The appellant was again aggrieved and filed this appeal to this court against the Committee’s decision on 7. 7.2009. The appellants main rounds of appeal include-
(a) That the Bumula Land Disputes Tribunal lacked
power and jurisdiction to entertain the said land
dispute and that therefore its decision and the
decision of the Western Provincial Land Appeals
Committee, to subdivide the land was null and void.
(b) That in so far as the Bumula Land Disputes Tribunal
embarked to enforce a contractual agreement which
had been entered into and executed 1991, the
transaction had been timebarred and inexecutable.
© That the Respondents filed the suit before Bumala
Land Disputes Tribunal without capacity to do so in
so far as they tried to enforce rights due to their
deceased father without themselves acquiring or
obtaining a Grant of Letters of Administration.
The Respondents meanwhile, raised an important issue of jurisdiction arising from the allegation that this appeal was filed outside the 60 days granted to a party to appeal to this court from the date of the decision of the Provincial Land Appeals Committee. The respondent asserted that while the Provincial Land Appeals Committee made and dated its decision on 13. 11. 2008, the appellant did not appeal from it until 144 days afterwards. The law according to the relevant Act of Parliament, gave him only 60 days within which to file an appeal. They accordingly termed the appeal fatally incompetent and sought that it be struck out.
The court accordingly decided to deal with the competency of the appeal first. Clearly, if what the Respondents raised is correct, then it will render this appeal incompetent and liable to striking out at this early STAGE.
I have carefully perused the appeal record which carries all the relevant documents. It confirms the fact that the Provincial Land Appeals Tribunal Verdict, was signed by five Committee members on 13. 11. 2008. There is no indication that the award was ever read to the parties concerned. However by an application dated 6. 1.2009 before the Senior Resident Magistrate, the said Verdict was read to the parties on the 25. 3.2009 by virtue of the Ruling of court to do so, of the same day.
It is clear to me accordingly, that while the Provincial Land Appeals Committee was made and signed on 13. 11. 2008, it was not read and delivered until the 25. 3.2009 when accordingly, the prescribed time of 60 days within which to appeal, did begin to run. This also means that this appeal which was filed on 7. 4.2009, was filed within the 60 days prescribed by the relevant Act.

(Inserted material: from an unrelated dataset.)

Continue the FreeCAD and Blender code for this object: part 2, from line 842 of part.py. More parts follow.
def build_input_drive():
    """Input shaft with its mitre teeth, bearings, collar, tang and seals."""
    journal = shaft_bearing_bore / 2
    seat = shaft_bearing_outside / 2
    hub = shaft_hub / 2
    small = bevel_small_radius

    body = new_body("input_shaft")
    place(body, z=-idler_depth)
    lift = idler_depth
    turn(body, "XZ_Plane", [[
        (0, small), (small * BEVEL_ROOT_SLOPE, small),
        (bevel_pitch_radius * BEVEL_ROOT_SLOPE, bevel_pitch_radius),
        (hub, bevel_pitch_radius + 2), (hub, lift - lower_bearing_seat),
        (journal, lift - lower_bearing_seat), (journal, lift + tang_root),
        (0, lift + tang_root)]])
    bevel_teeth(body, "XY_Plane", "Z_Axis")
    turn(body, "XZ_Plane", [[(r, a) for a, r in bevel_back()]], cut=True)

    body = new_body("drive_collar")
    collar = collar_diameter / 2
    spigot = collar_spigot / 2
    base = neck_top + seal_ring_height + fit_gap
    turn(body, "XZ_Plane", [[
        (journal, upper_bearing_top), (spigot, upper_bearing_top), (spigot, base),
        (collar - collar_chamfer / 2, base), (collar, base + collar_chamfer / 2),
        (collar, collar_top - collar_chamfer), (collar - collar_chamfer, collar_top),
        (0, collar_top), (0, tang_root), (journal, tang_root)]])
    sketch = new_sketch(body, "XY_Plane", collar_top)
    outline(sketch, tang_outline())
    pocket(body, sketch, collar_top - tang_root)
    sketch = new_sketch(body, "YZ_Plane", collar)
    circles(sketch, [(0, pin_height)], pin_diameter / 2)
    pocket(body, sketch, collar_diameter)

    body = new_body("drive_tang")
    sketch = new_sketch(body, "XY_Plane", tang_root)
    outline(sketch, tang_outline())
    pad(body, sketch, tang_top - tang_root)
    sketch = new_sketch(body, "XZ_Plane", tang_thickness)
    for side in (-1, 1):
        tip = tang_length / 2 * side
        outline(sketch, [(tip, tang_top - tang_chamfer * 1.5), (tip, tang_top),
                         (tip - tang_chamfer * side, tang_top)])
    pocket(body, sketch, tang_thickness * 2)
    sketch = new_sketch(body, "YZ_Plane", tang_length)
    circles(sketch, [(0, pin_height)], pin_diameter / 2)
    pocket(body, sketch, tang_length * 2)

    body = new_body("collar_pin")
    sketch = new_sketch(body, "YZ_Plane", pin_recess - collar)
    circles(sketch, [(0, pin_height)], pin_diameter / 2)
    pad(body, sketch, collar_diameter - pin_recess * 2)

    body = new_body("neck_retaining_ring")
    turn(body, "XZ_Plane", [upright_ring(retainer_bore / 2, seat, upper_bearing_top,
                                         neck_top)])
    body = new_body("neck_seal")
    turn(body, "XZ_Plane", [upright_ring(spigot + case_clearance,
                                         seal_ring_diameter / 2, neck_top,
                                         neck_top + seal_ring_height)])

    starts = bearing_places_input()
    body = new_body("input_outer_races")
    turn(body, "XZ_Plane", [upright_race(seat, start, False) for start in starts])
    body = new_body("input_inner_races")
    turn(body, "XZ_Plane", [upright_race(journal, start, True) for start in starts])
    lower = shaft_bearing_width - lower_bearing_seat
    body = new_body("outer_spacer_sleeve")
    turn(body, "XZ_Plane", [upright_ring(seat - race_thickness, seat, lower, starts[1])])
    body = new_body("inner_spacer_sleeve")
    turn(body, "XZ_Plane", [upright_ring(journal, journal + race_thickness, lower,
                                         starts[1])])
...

I turn now to the grounds of appeal earlier highlighted. First, there is no doubt that the Bumula Land Disputes Tribunal in its award, subdivided the land parcel No.W. Bukusu/S. Mateka/786 into two, with 3 acres of the same being given to the respondents. That would also mean that the original title of the said land would be destroyed and two new titles would be created. In my view that would amount to the Tribunal entertaining and finally interfering with the substantive beneficial interest of a properly registered land not authorized under the Act which created and empowered the Land Disputes Tribunal and its appellate Committee. Indeed, that would be the ultimate effect of implementing the Tribunal and the Committees award and verdict, respectively. As held by the Kenya Court of Appeal in Civil Apepal No.256 of 2006, Jotham Amunavi v. Chairman Sabatia Division Land Disputes Tribunal & another
“The implementation of the decision of the Tribunal
entails the subdivision of the suitland into two
parcels and opening a register in respect of each
subdivision and thereafter the transfer of the
subdivision of half acre to Kenyani (see Section
89 of RLA). It is clear that the proceedings before
the Tribunal related both to title to land and to
beneficial interest in the suitland. Such dispute is
not, in our view within the provisions of Section 3(1)

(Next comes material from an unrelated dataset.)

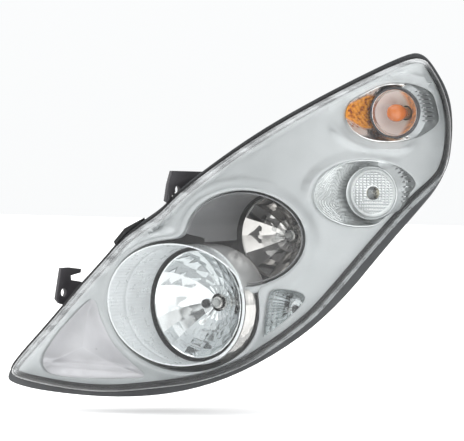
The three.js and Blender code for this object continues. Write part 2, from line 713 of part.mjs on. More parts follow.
function bracketSolid({ x, hole }, edge, foot) {
  const plate = plateX(edge, ...x);
  const rim = rodX(x[0] - 1.5, x[1], ...hole, BRACKET_HOLE + 3);
  const body = union(plate, rim, wallSkin(3.4).intersect(foot));
  return cut(body, rodX(x[0] - 10, x[1] + 10, ...hole, BRACKET_HOLE), housingOuter(0.8), lensGuard());
}

const OUTER_BRACKET = { low: [108, 290, 72], high: [140, 294, 114] };

function outerBracketSolid() {
  const { low, high } = OUTER_BRACKET;
  const ribs = [[72, 76], [110, 114]].map(([z0, z1]) => block([110, 255, z0], [136, 291, z1]));
  const body = union(block(low, high), ...ribs);
  return cut(body, rod({ x: 124, z: 93 }, 280, 300, 4), housingOuter(FIT_GAP));
}

const CLIP_EDGE = [[-146, -36], [-108, -6], [-113, 8], [-139, -6], [-153, -23]];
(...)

of the Land Disputes Tribunal Act. By Section 159
of the RLA such a dispute can only be tried by the
High Court or by the Resident Magistrate’s Court in
Court in cases where such, latter court has jurisdiction.”

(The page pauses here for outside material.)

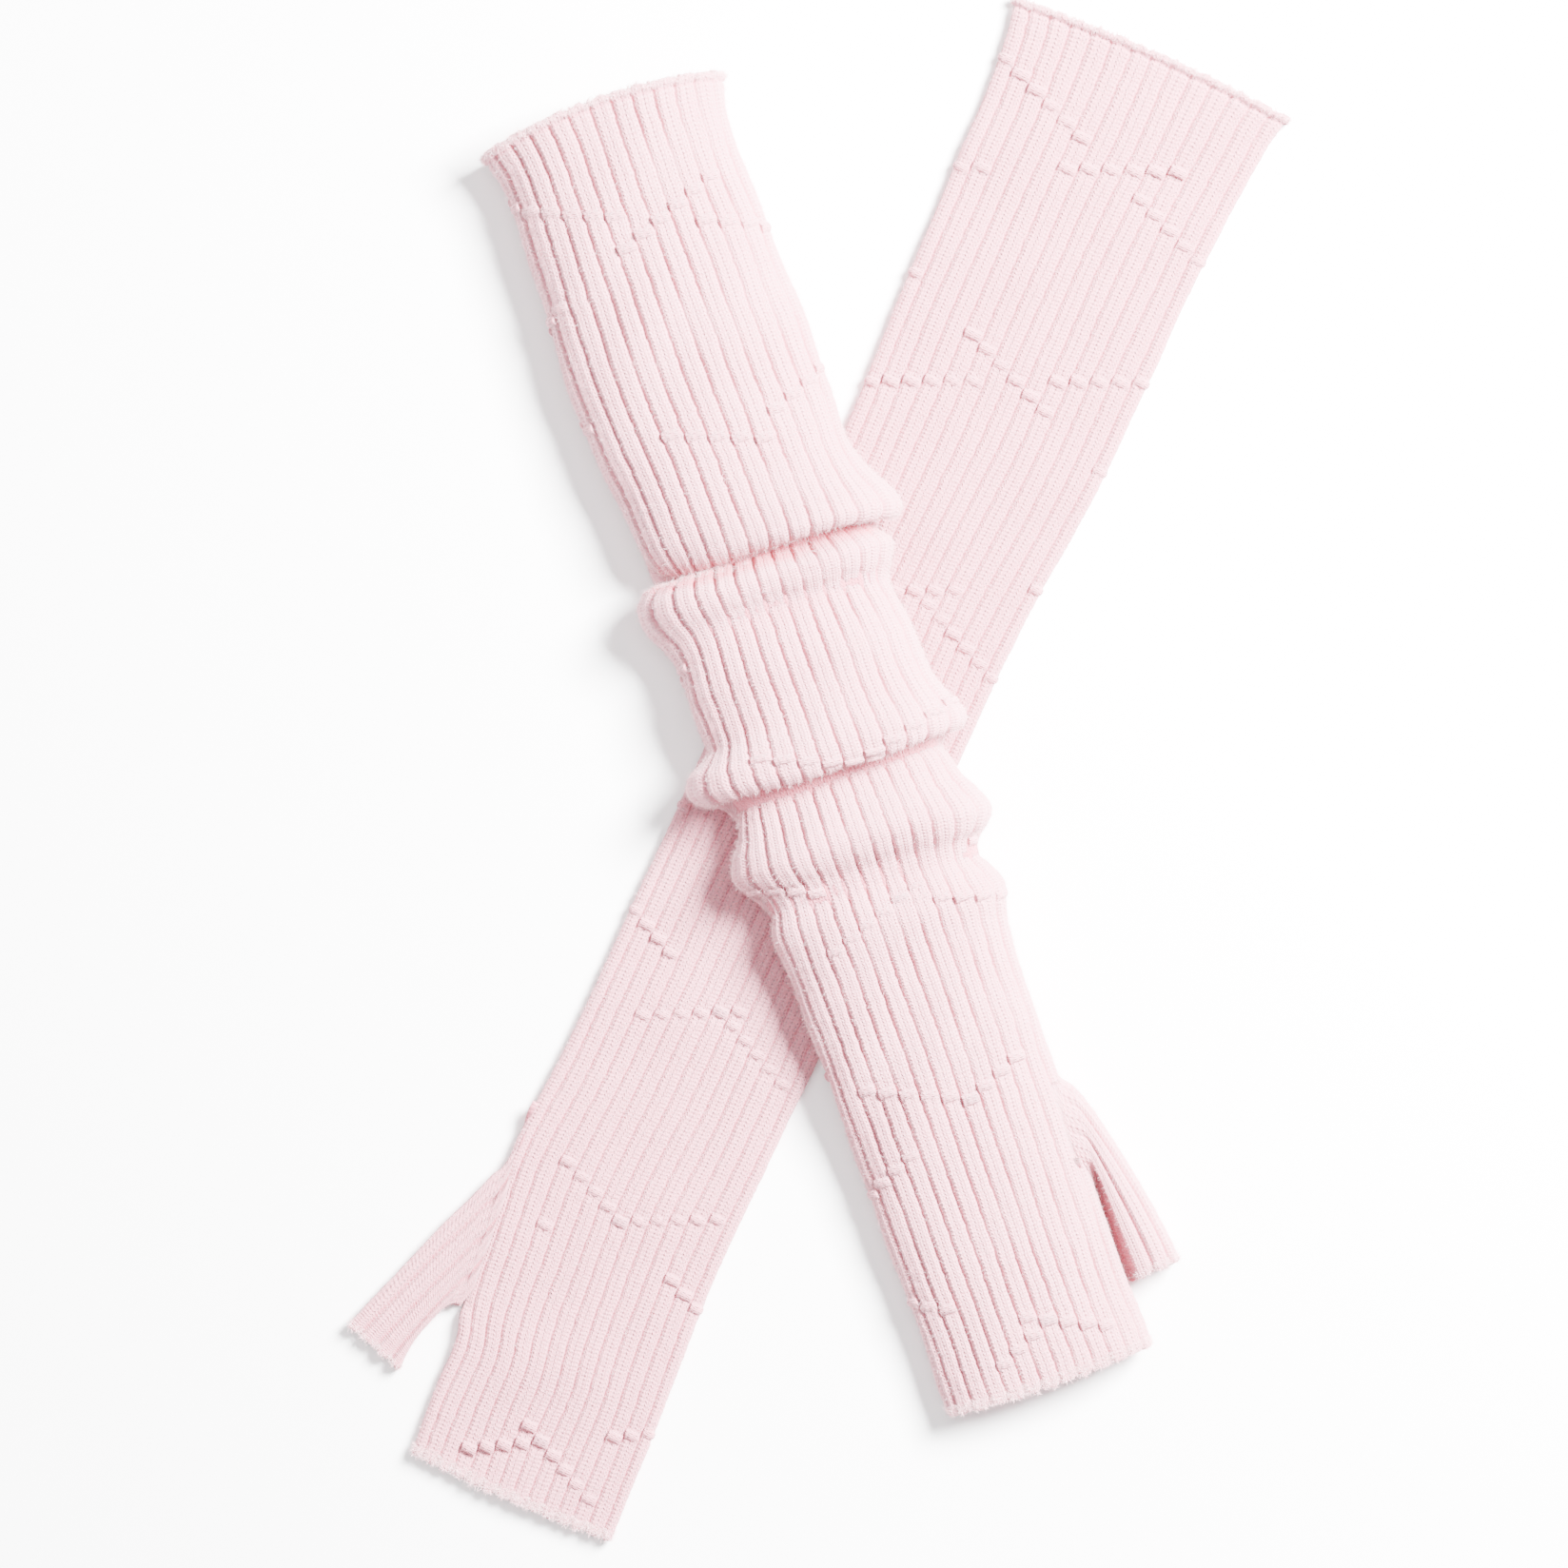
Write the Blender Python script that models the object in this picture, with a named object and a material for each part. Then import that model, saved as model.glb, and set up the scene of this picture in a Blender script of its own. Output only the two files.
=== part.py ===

Secondly, the Bumula Land Disputes Tribunal in this case attemptedto effect a sale agreement or contract completed in 1991. In this court’s view the sale agreement was not only time-barred since it was beyond 12 year old, but once more the Tribunal had no such jurisdiction under Section 3(1) of the relevant Act.
The third ground of appeal was that the Respondents had no legal capacity to present the case before the Tribunal since they held no grant of Letters of Administration to their deceased father’s estate. It was necessary for them to show that they had such capacity. They did not do so then, and even thereafter. I agree that without a grant of Letters of Administration, the respondents had no legal capacity to file and prosecute the case.
For the above reasons, individually and jointly, this appeal has merit. This court hereby quashes and sets aside not only the Verdict of the Western Provincial Land Appeals Committee delivered on the 25. 3.2009 but also the Award of the Bumula Land Disputes Tribunal relating to Land Parcel No. W. Bukusu/S. Mateka/786. This judgement does not affect rights of parties, if any, under any other law.
Orders accordingly.
Dated and delivered at Bungoma this 11th day of October 2011.